3D code data:
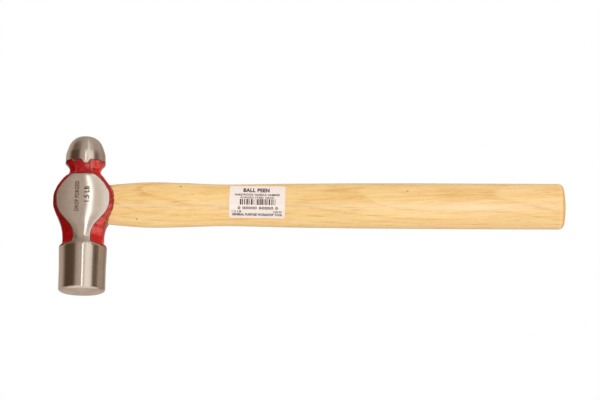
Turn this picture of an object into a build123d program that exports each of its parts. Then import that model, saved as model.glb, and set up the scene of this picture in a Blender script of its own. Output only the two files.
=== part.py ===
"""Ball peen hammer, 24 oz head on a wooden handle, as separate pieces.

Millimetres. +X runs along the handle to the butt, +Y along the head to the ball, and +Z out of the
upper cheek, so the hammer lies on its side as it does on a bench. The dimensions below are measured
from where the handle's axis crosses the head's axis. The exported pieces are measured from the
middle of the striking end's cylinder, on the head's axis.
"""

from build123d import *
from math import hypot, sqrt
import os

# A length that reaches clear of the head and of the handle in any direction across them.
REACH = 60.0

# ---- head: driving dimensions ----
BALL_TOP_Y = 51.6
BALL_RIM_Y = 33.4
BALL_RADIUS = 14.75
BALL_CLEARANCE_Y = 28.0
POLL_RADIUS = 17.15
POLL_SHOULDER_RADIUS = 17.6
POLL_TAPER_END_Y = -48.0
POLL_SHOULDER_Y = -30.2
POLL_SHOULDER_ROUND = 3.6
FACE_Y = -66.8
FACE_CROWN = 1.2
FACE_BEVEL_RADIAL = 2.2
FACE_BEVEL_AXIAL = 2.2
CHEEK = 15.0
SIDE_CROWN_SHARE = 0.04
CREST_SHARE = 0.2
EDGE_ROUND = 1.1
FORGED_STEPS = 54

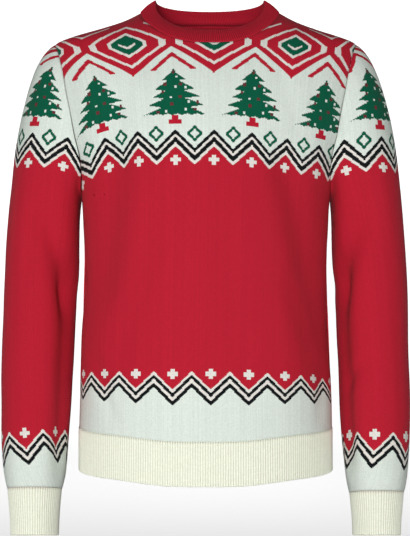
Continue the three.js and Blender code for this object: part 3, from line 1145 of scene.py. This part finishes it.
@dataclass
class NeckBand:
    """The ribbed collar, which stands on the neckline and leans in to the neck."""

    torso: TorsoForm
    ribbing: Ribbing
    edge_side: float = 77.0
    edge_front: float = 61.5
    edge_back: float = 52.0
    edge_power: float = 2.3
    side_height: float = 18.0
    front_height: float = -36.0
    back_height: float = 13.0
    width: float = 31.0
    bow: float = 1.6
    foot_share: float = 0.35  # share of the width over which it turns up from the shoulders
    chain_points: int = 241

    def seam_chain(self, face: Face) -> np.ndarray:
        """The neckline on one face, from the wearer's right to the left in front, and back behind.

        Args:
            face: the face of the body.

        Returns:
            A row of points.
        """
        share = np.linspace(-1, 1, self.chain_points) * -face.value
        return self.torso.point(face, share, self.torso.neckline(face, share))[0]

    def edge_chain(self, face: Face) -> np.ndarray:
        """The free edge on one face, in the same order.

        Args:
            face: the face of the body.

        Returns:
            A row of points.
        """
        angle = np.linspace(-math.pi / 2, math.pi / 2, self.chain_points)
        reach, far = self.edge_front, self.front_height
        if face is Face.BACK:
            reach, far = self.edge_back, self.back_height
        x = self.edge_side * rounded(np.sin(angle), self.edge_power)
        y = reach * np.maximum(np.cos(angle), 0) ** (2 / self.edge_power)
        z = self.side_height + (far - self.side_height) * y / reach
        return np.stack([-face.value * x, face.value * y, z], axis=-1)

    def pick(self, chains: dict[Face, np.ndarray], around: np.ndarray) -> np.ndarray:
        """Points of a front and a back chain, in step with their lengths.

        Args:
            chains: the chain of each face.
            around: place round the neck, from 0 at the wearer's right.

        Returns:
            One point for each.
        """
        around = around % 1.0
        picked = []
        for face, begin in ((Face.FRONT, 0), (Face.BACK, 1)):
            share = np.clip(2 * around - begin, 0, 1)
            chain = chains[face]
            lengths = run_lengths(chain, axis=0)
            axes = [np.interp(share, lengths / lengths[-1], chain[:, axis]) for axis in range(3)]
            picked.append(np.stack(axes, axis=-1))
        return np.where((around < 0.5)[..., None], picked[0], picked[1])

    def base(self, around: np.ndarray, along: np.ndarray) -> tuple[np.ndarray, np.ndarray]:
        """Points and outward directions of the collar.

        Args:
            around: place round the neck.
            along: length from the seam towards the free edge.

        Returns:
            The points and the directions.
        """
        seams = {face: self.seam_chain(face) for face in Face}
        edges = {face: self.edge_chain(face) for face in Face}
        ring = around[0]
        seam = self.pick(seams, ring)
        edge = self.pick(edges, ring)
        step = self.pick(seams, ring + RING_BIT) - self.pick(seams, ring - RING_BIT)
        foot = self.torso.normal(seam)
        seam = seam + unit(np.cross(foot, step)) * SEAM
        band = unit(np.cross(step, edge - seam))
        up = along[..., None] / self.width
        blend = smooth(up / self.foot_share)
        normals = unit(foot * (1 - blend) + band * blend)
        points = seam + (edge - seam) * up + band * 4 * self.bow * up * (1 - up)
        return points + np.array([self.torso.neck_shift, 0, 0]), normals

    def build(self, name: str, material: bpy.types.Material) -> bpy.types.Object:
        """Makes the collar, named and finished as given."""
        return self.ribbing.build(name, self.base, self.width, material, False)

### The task
Set down the lines above as they stand, starting with the first line and ending with the line that contains "as separate pieces.".

### The result
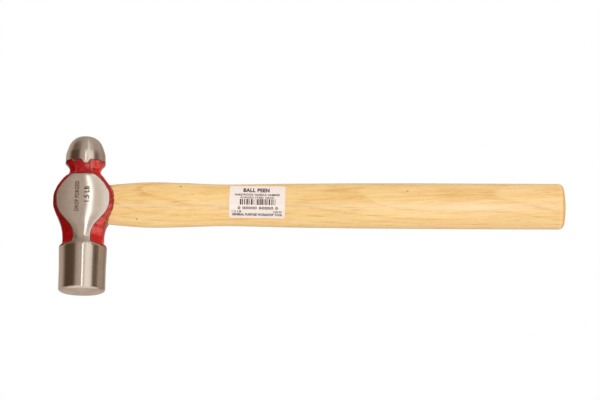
Turn this picture of an object into a build123d program that exports each of its parts. Then import that model, saved as model.glb, and set up the scene of this picture in a Blender script of its own. Output only the two files.
=== part.py ===
"""Ball peen hammer, 24 oz head on a wooden handle, as separate pieces.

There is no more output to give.